§ **PROVIDED MATERIAL**
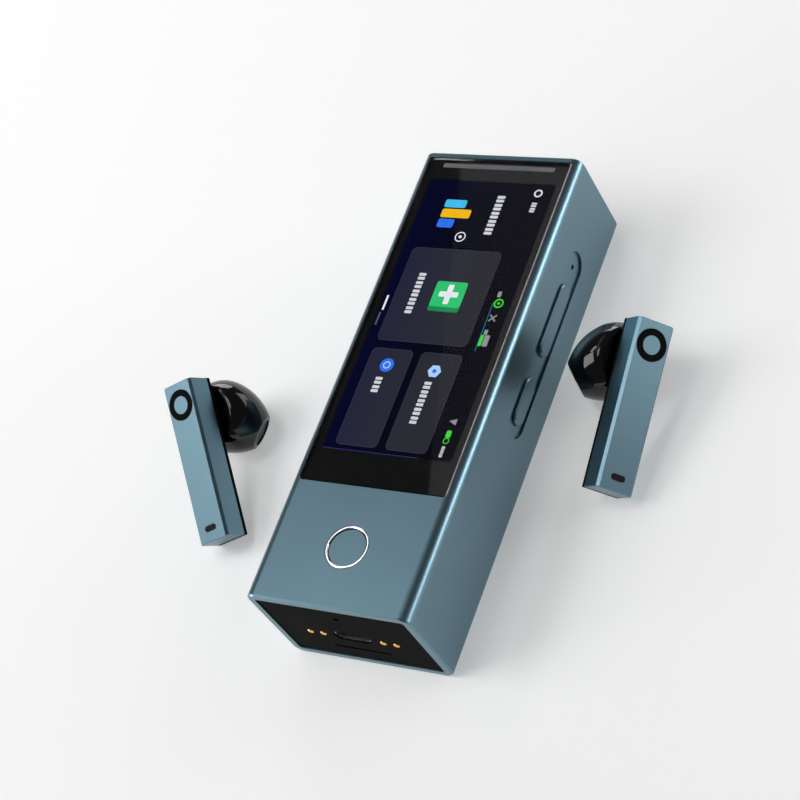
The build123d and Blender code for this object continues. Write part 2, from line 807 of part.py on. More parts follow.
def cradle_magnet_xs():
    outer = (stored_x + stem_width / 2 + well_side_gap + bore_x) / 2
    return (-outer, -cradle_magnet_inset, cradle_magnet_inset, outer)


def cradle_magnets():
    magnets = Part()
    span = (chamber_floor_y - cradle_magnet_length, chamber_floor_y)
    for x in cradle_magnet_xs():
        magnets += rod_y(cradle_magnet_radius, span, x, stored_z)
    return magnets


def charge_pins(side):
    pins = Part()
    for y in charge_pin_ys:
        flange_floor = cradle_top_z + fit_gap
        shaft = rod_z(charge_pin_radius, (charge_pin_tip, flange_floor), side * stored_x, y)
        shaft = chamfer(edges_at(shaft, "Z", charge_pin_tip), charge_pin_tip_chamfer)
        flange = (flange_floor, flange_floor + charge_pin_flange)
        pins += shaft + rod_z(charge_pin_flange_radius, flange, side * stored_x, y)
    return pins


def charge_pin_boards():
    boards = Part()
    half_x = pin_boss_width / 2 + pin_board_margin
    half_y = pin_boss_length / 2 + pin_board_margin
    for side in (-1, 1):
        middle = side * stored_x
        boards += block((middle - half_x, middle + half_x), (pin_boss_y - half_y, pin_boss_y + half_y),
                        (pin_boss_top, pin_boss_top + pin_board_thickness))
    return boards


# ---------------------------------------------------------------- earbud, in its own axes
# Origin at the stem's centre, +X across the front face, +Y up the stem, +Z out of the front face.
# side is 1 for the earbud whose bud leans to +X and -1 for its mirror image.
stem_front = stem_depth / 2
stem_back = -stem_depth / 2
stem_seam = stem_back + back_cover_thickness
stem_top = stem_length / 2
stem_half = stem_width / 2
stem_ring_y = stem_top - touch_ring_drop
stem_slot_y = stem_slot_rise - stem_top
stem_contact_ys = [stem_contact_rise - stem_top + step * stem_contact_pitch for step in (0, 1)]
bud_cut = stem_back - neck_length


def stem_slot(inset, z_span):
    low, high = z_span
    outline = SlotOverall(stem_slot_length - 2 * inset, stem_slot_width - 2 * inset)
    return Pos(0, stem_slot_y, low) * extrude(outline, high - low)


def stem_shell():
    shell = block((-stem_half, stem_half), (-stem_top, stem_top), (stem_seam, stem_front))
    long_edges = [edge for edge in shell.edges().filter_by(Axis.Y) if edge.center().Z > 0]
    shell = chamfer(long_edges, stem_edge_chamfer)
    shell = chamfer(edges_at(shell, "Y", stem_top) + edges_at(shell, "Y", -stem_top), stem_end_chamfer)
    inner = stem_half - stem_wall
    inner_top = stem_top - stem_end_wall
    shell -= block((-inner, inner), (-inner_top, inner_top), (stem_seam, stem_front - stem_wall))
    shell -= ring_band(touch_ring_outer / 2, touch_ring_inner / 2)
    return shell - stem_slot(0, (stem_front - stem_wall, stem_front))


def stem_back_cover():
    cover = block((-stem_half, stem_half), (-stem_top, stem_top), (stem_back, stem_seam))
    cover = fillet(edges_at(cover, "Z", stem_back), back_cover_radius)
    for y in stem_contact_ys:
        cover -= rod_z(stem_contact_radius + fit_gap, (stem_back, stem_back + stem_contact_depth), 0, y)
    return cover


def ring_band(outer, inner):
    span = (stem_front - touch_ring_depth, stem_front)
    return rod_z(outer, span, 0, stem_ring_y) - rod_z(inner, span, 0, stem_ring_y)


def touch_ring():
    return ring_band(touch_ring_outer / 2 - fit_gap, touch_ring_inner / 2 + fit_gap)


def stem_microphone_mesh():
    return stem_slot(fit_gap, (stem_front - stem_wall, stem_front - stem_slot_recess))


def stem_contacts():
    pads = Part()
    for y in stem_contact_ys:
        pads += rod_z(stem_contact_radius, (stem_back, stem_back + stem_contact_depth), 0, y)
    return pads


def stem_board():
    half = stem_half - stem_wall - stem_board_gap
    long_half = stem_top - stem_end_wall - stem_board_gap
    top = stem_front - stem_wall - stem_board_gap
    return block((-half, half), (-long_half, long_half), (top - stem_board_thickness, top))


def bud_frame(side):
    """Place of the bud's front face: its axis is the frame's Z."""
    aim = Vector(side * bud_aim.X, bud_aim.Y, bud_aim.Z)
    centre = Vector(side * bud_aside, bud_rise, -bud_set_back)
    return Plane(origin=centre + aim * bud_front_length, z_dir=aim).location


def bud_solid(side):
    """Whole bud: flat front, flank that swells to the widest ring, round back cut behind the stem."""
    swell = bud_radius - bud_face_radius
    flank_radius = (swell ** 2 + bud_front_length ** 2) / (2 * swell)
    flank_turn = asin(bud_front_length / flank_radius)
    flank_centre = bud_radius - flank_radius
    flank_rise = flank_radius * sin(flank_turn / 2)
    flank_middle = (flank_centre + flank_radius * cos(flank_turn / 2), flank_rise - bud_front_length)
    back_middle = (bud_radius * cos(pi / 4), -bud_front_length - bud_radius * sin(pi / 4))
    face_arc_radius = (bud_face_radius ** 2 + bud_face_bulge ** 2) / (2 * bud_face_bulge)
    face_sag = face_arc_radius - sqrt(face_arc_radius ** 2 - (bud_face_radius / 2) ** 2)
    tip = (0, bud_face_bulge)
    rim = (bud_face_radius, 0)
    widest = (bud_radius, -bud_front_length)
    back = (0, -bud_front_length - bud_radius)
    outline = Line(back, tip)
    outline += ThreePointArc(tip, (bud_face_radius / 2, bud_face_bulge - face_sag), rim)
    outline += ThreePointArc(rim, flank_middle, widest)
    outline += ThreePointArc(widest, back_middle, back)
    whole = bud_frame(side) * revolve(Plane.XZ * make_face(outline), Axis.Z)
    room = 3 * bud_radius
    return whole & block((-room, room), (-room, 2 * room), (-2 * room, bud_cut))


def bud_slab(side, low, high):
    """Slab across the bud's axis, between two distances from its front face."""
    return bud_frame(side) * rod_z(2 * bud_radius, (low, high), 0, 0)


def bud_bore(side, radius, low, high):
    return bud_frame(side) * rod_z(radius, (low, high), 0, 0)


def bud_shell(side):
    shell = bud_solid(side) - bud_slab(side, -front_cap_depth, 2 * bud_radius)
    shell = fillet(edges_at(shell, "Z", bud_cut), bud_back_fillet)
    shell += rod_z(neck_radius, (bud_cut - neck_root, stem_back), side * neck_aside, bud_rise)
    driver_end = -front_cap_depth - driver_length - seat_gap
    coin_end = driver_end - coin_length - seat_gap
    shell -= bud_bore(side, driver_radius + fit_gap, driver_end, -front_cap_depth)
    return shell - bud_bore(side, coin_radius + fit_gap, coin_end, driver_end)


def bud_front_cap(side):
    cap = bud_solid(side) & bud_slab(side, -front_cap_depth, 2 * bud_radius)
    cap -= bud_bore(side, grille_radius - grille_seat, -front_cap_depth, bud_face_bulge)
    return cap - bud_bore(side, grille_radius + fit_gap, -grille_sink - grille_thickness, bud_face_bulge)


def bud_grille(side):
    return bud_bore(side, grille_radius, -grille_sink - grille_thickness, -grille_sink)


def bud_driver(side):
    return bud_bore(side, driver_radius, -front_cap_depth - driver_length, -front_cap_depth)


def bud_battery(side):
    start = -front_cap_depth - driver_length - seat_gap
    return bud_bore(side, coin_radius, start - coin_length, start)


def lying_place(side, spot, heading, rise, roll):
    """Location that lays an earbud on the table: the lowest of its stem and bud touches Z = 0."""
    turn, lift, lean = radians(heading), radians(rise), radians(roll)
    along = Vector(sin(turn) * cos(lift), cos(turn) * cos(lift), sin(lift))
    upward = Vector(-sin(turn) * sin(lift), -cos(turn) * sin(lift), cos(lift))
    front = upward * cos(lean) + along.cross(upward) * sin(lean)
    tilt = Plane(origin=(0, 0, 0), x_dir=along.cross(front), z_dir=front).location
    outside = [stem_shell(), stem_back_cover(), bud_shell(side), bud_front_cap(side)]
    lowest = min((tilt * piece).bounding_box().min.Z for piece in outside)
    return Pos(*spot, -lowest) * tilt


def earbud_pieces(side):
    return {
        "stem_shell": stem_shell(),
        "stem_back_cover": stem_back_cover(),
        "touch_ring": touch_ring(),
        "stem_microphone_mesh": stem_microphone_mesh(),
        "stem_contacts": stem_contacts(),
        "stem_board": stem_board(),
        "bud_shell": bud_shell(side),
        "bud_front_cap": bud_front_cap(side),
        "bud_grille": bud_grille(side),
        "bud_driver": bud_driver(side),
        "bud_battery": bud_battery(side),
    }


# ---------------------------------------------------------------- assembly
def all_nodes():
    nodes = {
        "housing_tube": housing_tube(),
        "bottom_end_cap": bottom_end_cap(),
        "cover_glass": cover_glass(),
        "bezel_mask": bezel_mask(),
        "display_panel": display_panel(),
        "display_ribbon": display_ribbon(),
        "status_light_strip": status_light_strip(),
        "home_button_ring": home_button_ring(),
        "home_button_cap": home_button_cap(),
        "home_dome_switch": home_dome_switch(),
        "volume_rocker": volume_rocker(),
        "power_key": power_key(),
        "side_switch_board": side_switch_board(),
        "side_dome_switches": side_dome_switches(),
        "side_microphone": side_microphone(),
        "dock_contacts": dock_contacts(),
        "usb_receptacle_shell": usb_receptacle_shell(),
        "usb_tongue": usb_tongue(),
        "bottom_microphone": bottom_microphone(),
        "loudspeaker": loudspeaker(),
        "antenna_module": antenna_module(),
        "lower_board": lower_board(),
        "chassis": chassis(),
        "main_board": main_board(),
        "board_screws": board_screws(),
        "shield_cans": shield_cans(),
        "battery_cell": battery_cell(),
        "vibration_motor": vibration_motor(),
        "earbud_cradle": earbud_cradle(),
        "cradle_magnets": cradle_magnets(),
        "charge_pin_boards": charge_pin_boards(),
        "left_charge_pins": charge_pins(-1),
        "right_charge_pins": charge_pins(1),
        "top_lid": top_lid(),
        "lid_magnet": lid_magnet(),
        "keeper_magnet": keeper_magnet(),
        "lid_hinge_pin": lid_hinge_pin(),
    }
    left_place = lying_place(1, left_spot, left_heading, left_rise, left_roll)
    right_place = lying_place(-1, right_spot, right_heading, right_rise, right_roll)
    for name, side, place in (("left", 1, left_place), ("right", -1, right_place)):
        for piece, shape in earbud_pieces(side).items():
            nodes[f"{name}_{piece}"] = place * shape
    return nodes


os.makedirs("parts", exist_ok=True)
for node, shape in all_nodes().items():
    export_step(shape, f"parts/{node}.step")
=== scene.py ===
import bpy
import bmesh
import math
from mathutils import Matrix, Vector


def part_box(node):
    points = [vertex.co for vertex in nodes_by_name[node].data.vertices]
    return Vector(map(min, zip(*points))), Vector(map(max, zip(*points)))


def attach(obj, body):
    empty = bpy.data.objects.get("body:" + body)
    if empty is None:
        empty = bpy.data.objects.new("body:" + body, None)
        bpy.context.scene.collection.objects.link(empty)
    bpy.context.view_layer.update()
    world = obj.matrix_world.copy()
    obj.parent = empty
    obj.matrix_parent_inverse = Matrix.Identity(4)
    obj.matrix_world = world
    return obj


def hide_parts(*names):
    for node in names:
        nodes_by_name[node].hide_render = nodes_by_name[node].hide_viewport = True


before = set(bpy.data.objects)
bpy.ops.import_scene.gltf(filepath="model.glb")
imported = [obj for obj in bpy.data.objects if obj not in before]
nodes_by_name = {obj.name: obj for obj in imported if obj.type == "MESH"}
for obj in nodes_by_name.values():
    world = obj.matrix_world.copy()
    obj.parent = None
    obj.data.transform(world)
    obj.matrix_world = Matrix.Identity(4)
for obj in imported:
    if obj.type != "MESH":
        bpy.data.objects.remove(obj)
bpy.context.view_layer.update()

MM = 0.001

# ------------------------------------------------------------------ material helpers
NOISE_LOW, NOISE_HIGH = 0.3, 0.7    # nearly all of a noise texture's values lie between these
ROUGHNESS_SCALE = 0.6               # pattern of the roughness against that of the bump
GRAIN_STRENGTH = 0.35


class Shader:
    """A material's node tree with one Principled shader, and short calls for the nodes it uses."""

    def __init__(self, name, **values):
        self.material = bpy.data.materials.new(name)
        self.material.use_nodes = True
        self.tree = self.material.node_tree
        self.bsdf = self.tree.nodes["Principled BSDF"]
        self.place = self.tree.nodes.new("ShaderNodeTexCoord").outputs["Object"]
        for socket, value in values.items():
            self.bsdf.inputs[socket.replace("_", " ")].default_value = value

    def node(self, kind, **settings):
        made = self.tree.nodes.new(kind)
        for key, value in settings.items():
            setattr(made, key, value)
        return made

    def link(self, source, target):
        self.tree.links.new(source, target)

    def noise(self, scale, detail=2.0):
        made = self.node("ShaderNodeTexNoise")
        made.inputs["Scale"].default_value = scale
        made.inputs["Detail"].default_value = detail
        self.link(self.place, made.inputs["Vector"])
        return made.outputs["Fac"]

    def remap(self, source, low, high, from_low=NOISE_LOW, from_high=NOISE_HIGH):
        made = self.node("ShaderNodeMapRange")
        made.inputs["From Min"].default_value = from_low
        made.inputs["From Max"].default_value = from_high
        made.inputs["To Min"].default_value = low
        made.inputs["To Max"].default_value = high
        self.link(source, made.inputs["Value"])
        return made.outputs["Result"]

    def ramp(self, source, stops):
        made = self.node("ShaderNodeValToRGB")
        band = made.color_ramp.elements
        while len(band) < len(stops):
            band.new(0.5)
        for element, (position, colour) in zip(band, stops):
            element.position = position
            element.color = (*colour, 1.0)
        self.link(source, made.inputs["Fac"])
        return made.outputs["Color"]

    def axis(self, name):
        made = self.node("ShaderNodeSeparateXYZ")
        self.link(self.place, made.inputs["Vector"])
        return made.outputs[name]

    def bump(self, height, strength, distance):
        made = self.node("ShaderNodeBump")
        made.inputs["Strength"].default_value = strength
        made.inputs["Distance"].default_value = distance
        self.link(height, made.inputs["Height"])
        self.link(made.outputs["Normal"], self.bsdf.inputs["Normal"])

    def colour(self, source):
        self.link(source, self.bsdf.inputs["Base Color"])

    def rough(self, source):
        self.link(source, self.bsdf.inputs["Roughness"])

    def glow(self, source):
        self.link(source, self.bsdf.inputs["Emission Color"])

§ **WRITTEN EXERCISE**
Of the lines above, extract only those from the line with "right_heading, right_rise, right_roll)" to the line with "points = [vertex.co", both included, exactly as written.

§ **OUTPUT**
    right_place = lying_place(-1, right_spot, right_heading, right_rise, right_roll)
    for name, side, place in (("left", 1, left_place), ("right", -1, right_place)):
        for piece, shape in earbud_pieces(side).items():
            nodes[f"{name}_{piece}"] = place * shape
    return nodes


os.makedirs("parts", exist_ok=True)
for node, shape in all_nodes().items():
    export_step(shape, f"parts/{node}.step")
=== scene.py ===
import bpy
import bmesh
import math
from mathutils import Matrix, Vector


def part_box(node):
    points = [vertex.co for vertex in nodes_by_name[node].data.vertices]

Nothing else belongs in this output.